Sidney Lumet made a lot of movies in his lifetime, many of them are regarded as classics while others, like The Pawnbroker, have become hidden gems waiting to be unearthed by subsequent generations of filmgoers. The film follows Sol Nazerman (Rod Steiger), a concentration camp survivor living out his later years running a dingy pawn shop in 60s Harlem. He is haunted by the past and can’t go a day without remembering his time as a captive. He relives the murder of his wife and children every day. Nazerman is a man who seems to have given up on finding happiness or even closure. He repays warmth and kindness with a cold shoulder.

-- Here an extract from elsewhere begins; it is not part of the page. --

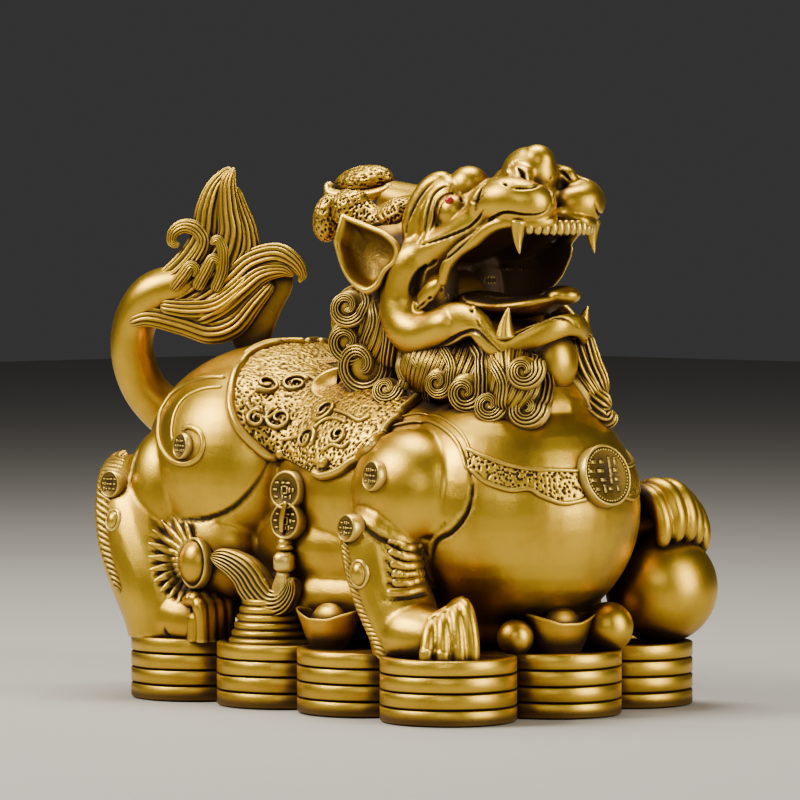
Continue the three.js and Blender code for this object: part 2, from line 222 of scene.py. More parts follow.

For him, he gave life a shot and it failed him. Now, he simply exists because the nazis couldn’t even do him the courtesy of putting him out of his misery.
One of the things I love about Lumet’s work, and it’s something I’ve found to be a prominent obsession for him while revisiting a lot of his movies lately, is his knack for capturing time and place. His movies very rarely looked like movies. When the material calls for it, Lumet can plunge you into reality at gutter-level. The Harlem in The Pawnbroker is an oppressive world full of sweat, colour and tensions. It was made in 1964 yet it has all the life, threat and authenticity of New York seen through the eyes of Scorsese or Spike Lee. There is no sugar-coating here. Even the actors are denied the pleasure of looking like movie stars.
Steiger is shot through cluttered frames, imprisoned by bars in the foreground or surrounding area and even when he is out in the open Lumet avoids flattering angles. Steiger gives a full-blooded performance, full of hated and vitriol that makes him tough to root for but easy to be fascinated by. All the faces in this movie have history in them. At one point a young, black prostitute tries to seduce Nazerman for money in the backroom of his shop. She exposes her body to him but the scene is not erotic but uncomfortable and sad. Both of these people are broken and desperate and Lumet emphasises this through their faces. Nazerman can barely look at the girl, while she wants nothing more than to be looked at and helped. It is an extremely raw and shocking scene, apparently the first time female nudity from the waist up in a US film was passed by the MPAA. The film is full of that kind of rawness. The relationships between all of the characters seem to operate on a razor’s edge. You know things are going to erupt into violence eventually, it’s just a question of when and at who’s expense.
Lumet and editor Ralph Rosenblum create a very distinct language with the cutting. Nazerman’s haunted psyche is represented by subliminal cuts. It’s very rare you get a scene with him in close up that isn’t punctuated by staccato flash frames of violence and ugliness from his time in the concentration camp. Editing was undergoing a bit of a reinvention in America during the 1960s thanks to the French New Wave and Lumet’s use of a very deliberate and intrusive cutting rhythm here feels vital, even today. It makes the film violent and shocking even when what’s happening on screen might be anything but. Scenes of kids scrapping in a playground are juxtaposed with the Nazis beating someone to death. A cluttered subway car match cuts to a loaded train carriage packed with imprisoned jews being led to their deaths. It feels like there is violence everywhere. The overall effect is disturbing and I imagine was especially shocking for audiences back in 1964. The black and white photography by Boris Kaufman also goes a long way to give the film a stark sense of reality and foreboding. Sweat and blood has never looked as parasitic as it does on black and white celluloid. Just ask Alfred Hitchcock.
The Pawnbroker was one of the first major films made to tackle the life of a holocaust survivor head-on. The storyline might get a bit melodramatic as it progresses – big emotions, big plot beats – but the technique is anything but. The film feels in tune with Scorsese’s Taxi Driver in the way it metamorphosizes with the protagonist’s headspace through aesthetic and environment. Both films are committed character studies. Like Taxi Driver, The Pawnbroker is an ugly, bleak little picture but one that feels extremely authentic and blunt without sacrificing complexity. It also features an unconventional jazz score courtesy of Quincy Jones which, like Herrmann’s score for Scorsese’s film, is designed as a very deliberate counterpoint to what is on screen. As with many of Lumet’s greatest films, it appears to be full of rough edges and raw, honest performance but make no mistake; everything here is intentional and orchestrated by the director’s uncompromising hand anchored by a great lead performance by Steiger. Stylistic but not showy, grim but not unpleasant, The Pawnbroker is the real deal. A fantastic film to discover, discuss and pass on. As a Lumet fan, I enjoyed it immensely.